Principle is fine, but talent wins games, and while Exum appears to be exceptionally intelligent – a likely excellent student, it’s his length, quickness, and dexterity that attracts coaches.
It’s unreasonable to ask a man like Crean in a cut-throat profession to do more than he already does. Indiana demands that the program is built with rigid adherence to NCAA rules, leads the pack academically, and wins. To enforce a guideline that the wins come from a group of bonafide college students as committed to earning a degree as they are to improve their on-court skill level would almost be cruel, and certainly unreasonable.
Because I am admittedly unreasonable, that’s what I believe college basketball should do at all levels. The draft eligibility rules should be changed to reflect those used by Major League Baseball – either jump straight out of high school or wait until the end of the third year of college – but I would like schools to hold students to that standard of staying through year three regardless.
Universities are not designed to be an inexpensive minor league for the NBA, and coaches, regardless of their circumstance, should not treat them as such. To win a championship with a player or team of players who spend a total of eight months on a campus is hypocritical and against the standards for which an educational institution should stand.
While it’s inconceivable to blame Crean or any coach for taking a bite or two out of the tempting apple represented by the kid who only wants to go to college because he has no alternative for the year following his high school graduation, it’s a moral imperative to do exactly that.
I’m well aware that tilting at this windmill is a fool’s errand, but pragmatism has no place in a discussion about what is right for student-athletes who are most often the most visible representation of the conscience of a state’s educational system.
Indiana fans want wins, and they believe Tom Crean was hired to make that happen. I like to think coaches are hired to enrich the lives of the student-athletes entrusted to their cares. There are special coaches who can fill both roles.
I’m going to continue to hold Tom Crean and all basketball coaches to that standard. Whether that means Crean should take Exum or not can only be answered by Crean and Exum.
With the exception of UK (and a few others), most “elite” programs can win without the “one and done” athletes. Coach K, Tom Izzo, Roy Williams, Bill Self among others have found their way to sustained success by identifying outstanding student athletes and helping them grow. Once you start down the “one and done” path it is hard to get off that train (Thad Matta notwithstanding). Let’s hope CTC can continue to recruit fine young men who leave early because they have grown as part of the IU program and not because they have nothing more to contribute in the classroom.

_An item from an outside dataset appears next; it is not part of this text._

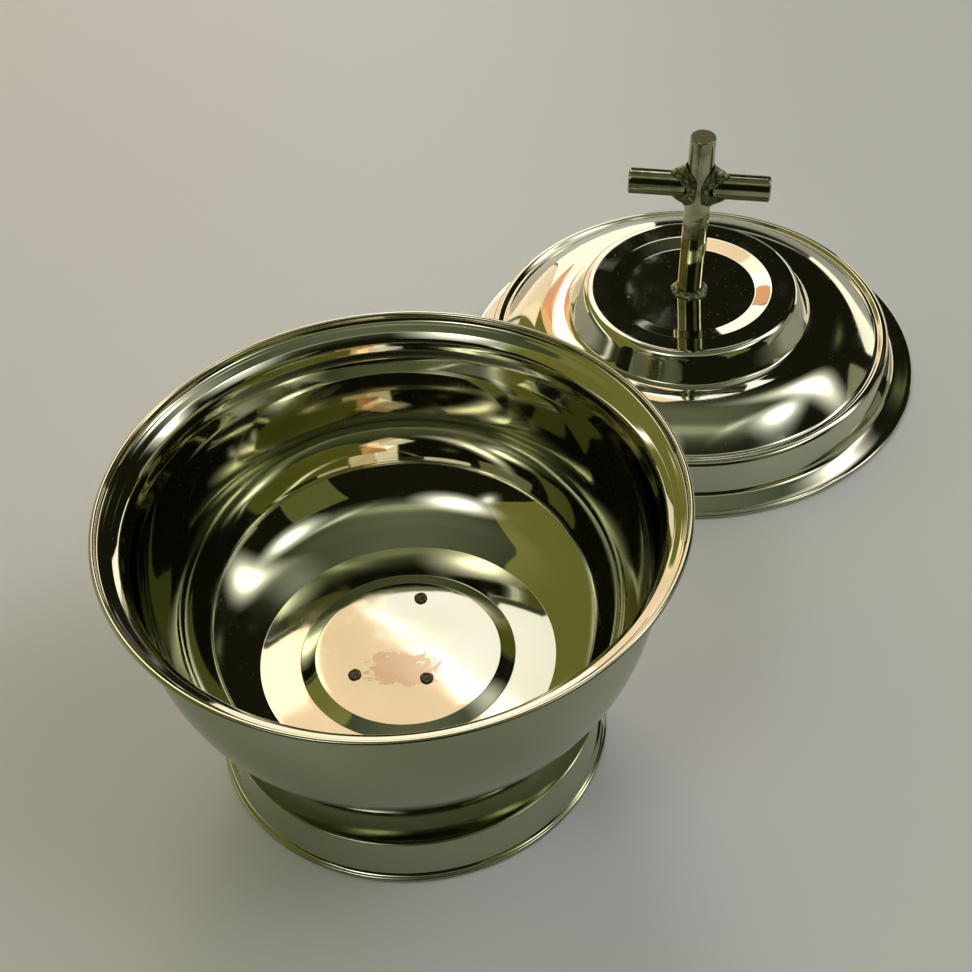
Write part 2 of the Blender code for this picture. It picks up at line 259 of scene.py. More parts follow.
def lid_outside():
    """Upper surface of the lid, from its axis out to the rolled edge."""
    shoulder = (HAT_BASE_R + 0.0030, HAT_BASE_Z - 0.0008)
    top = rounded([
        (0.0, RECESS_Z, 0), (RECESS_FLOOR_R, RECESS_Z, 0.0034), (RECESS_R, HAT_Z - 0.0004, 0.0046),
        (HAT_R, HAT_Z, 0.0052), (HAT_BASE_R, HAT_BASE_Z, 0.0018), (*shoulder, 0)])
    end = (RIDGE_R - 0.0042, RIDGE_Z - 0.0014)
    dome = []
    steps = 36
    for k in range(1, steps):
        t = k / steps
        rise = DOME_RISE * math.sin(math.pi * t)
        r = shoulder[0] + (end[0] - shoulder[0]) * t
        dome.append((r, shoulder[1] + (end[1] - shoulder[1]) * t + rise))
    edge = rounded([
        end + (0,), (RIDGE_R - 0.0030, RIDGE_Z - 0.0016, 0.0012),
        (RIDGE_R - 0.0010, RIDGE_Z, 0.0020), (RIDGE_R + 0.0022, RIDGE_Z - 0.0012, 0.0032),
        (WALL_FOOT_R, WALL_FOOT_Z, 0.0040), (LID_R - 2.2 * BEAD, 2 * BEAD, 0)])
    return refined(top + dome + edge)


# ---- meshes -----------------------------------------------------------------
def add_object(name, bm, material, place, body, node):
    """Turn a bmesh into a piece that stands for a CAD node."""
    bmesh.ops.recalc_face_normals(bm, faces=bm.faces)
    mesh = bpy.data.meshes.new(name)
    bm.to_mesh(mesh)
    bm.free()
    mesh.materials.append(material)
    mesh.shade_smooth()
    obj = bpy.data.objects.new(name, mesh)
    bpy.context.scene.collection.objects.link(obj)
    obj.matrix_world = place
    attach(obj, body)
    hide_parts(node)
    return obj


def ring_faces(bm, rings):
    """Join equal rings of vertices; a ring of one vertex closes to a fan."""
    for a, b in zip(rings, rings[1:]):
        count = max(len(a), len(b))
        for k in range(count):
            n = (k + 1) % count
            if len(a) == 1 and len(b) == 1:
                continue
            if len(a) == 1:
                bm.faces.new((a[0], b[k], b[n]))
            elif len(b) == 1:
                bm.faces.new((a[k], b[0], a[n]))
            else:
                bm.faces.new((a[k], b[k], b[n], a[n]))


def waviness(x, y, z, seed):
    """Slow unevenness of hand-polished sheet, about -1 to 1."""
    spot = Vector((x, y, z)) * WAVES_PER_METRE
    return noise.noise(spot + Vector((seed, 0.0, 0.0)))


def turned_mesh(profile, seed, depth, calm):
    """A turned sheet.  It is wavy by depth, apart from where calm(r, z) is near 0."""
    bm = bmesh.new()
    rings = []
    last = len(profile) - 1
    for i, (r, z) in enumerate(profile):
        if r < 1e-7:
            rings.append([bm.verts.new((0.0, 0.0, z))])
            continue
        before = profile[max(i - 1, 0)]
        after = profile[min(i + 1, last)]
        run, rise = after[0] - before[0], after[1] - before[1]
        size = math.hypot(run, rise) or 1.0
        nr, nz = rise / size, -run / size
        amount = depth * calm(r, z)
        ring = []
        for k in range(SEGMENTS):
            a = math.tau * k / SEGMENTS
            c, s = math.cos(a), math.sin(a)
            push = amount * waviness(r * c, r * s, z, seed) if amount else 0.0
            ring.append(bm.verts.new(((r + nr * push) * c, (r + nr * push) * s, z + nz * push)))
        rings.append(ring)
    ring_faces(bm, rings)
    return bm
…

I’m confused by this article. Crean is already performing at the standard you’re requesting. If by wins you mean specifically six straight in the NCAA tournament, then just come out and say it.

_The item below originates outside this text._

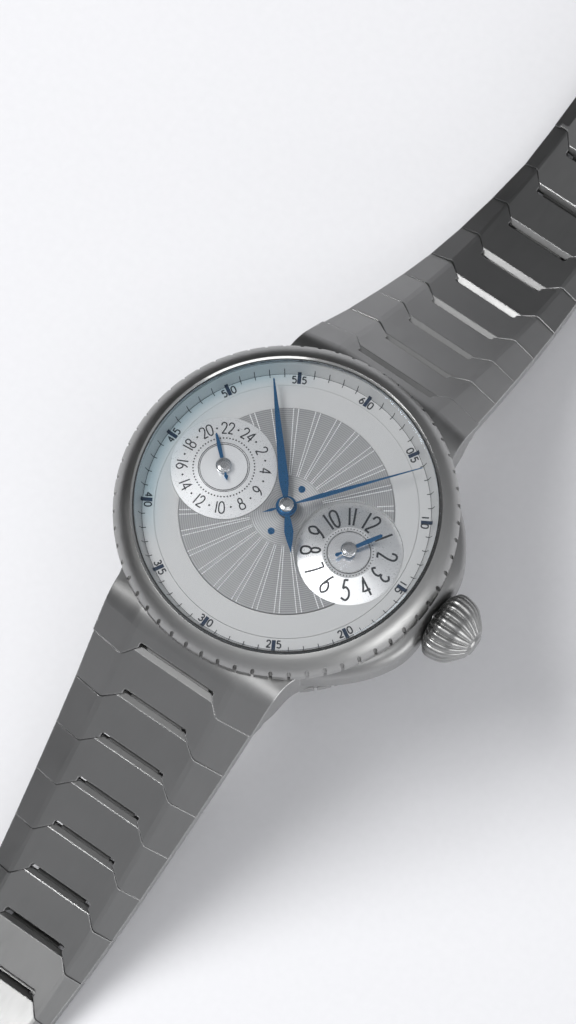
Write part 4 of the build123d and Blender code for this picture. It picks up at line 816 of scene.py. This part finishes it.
# ---------------------------------------------------------------- floor and camera
def floor_material():
    shade = Shade("pale_floor")
    fine = shade.noise(shade.position(), 900.0)
    shade.set("Base Color", shade.mix(fine, (0.80, 0.80, 0.82, 1.0), (0.84, 0.84, 0.86, 1.0)))
    shade.set("Roughness", shade.vary(fine, 0.5, 0.6))
    return shade.material


bpy.ops.mesh.primitive_plane_add(size=4.0, location=(0.0, 0.0, FLOOR_Z * MM))
floor = bpy.context.object
floor.name = "floor"
floor.data.materials.append(floor_material())

# The camera stands above the six o'clock side, towards the crown; its place is in metres.
CAMERA_POSITION = Vector((0.10272, -0.13252, 0.54274))
CAMERA_RIGHT = Vector((0.8161, 0.5777, -0.0133))
CAMERA_UP = Vector((-0.5480, 0.7810, 0.2996))
CAMERA_BACK = Vector((0.1835, -0.2372, 0.9540))
FOCAL_MM = 163.3
SENSOR_MM = 36.0

camera_data = bpy.data.cameras.new("camera")
camera_data.lens = FOCAL_MM
camera_data.sensor_width = SENSOR_MM
camera_data.clip_start = 0.01
camera = bpy.data.objects.new("camera", camera_data)
bpy.context.scene.collection.objects.link(camera)
facing = Matrix((CAMERA_RIGHT, CAMERA_UP, CAMERA_BACK)).transposed().to_4x4()
camera.matrix_world = Matrix.Translation(CAMERA_POSITION) @ facing
bpy.context.scene.camera = camera


# ---------------------------------------------------------------- light
LIGHT_TARGET = Vector((0.0, 0.0, 0.01))
WORLD_DARK, WORLD_BRIGHT = 0.05, 0.55
TOWARDS_BRIGHT = (0.86, -0.38, 0.34)


def soft_light(name, direction, distance, size, power):
    """Square area light aimed at the dial. Its direction is (right, up, back) as the camera
    sees it; distance and size are in metres, power in watts."""
    right, up, back = direction
    away = (CAMERA_RIGHT * right + CAMERA_UP * up + CAMERA_BACK * back).normalized()
    data = bpy.data.lights.new(name, "AREA")
    data.shape = "SQUARE"
    data.size = size
    data.energy = power
    lamp = bpy.data.objects.new(name, data)
    bpy.context.scene.collection.objects.link(lamp)
    lamp.location = LIGHT_TARGET + away * distance
    lamp.rotation_mode = "QUATERNION"
    lamp.rotation_quaternion = away.to_track_quat("Z", "Y")
    return lamp


# The key casts the shadow but stays out of the metal, which mirrors the sheen instead.
key = soft_light("key", (-0.66, 0.62, 1.0), 0.55, 0.20, 1.5)
key.visible_glossy = False
soft_light("sheen", (-0.45, 0.30, 1.0), 0.7, 0.22, 1.5)
soft_light("top", (0.1, -0.05, 1.0), 0.9, 0.45, 1.3)
soft_light("right", (1.2, -0.9, 0.6), 0.9, 0.5, 2.0)


def studio_world():
    """Plain studio: brighter on the crown side, darker past twelve and nine o'clock."""
    world = bpy.data.worlds.new("studio")
    world.use_nodes = True
    tree = world.node_tree
    place = tree.nodes.new("ShaderNodeTexCoord")
    aim = tree.nodes.new("ShaderNodeVectorMath")
    aim.operation = "DOT_PRODUCT"
    aim.inputs[1].default_value = TOWARDS_BRIGHT
    tree.links.new(place.outputs["Generated"], aim.inputs[0])
    ramp = tree.nodes.new("ShaderNodeMapRange")
    ramp.interpolation_type = "SMOOTHSTEP"
    ramp.inputs["From Min"].default_value = -0.75
    ramp.inputs["From Max"].default_value = 0.95
    ramp.inputs["To Min"].default_value = WORLD_DARK
    ramp.inputs["To Max"].default_value = WORLD_BRIGHT
    tree.links.new(aim.outputs["Value"], ramp.inputs["Value"])
    background = tree.nodes["Background"]
    background.inputs["Color"].default_value = (0.96, 0.97, 1.0, 1.0)
    tree.links.new(ramp.outputs["Result"], background.inputs["Strength"])
    bpy.context.scene.world = world


studio_world()
bpy.context.scene.view_settings.view_transform = "Standard"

I believe, however, that you mean to say that he should maintain the level of excellence we have seen on and off the court the past two years with players graduating, players working toward professional careers both in and out of basketball, and for the team to contend for the national title. He’s led a dramatic, unprecedented turnaround that should be lauded. He’s recruiting the type of players that fit the mold of what Indiana is trying to achieve. Even the best coaches – those who have won multiple titles (Krzyzewski, Izzo, Pitino, etc.) – state that making the Elite 8 is a wildly successful year and that much from there comes down to luck and the right breaks. Continue to press on that path and eventually, the breaks come your way.
As a side note, Crean asks more of himself than any fan, alum, or journalist ever will. Any of us on the outside setting as “standard” or the notion of holding him accountable to this “standard” is fairly comical. By you setting a standard for him, you’re effectively saying that you don’t believe he can set those goals and expectations for himself…is that what you’re addressing in this opinion post?
Just because a coach holds himself to a standard, I am not precluded from doing so. Every year is a separate entity, and each is graded individually.
The compelling mystery of Crean’s era is when people will stop viewing him as a bridge from terrible to good – an intermediary device to get to who the real coach of the Hoosiers will be. The dissatisfaction despite the results is interesting.
That’s the confusing thing. Is there a level of performance that will mollify Hoosiers fans who want more and more and more?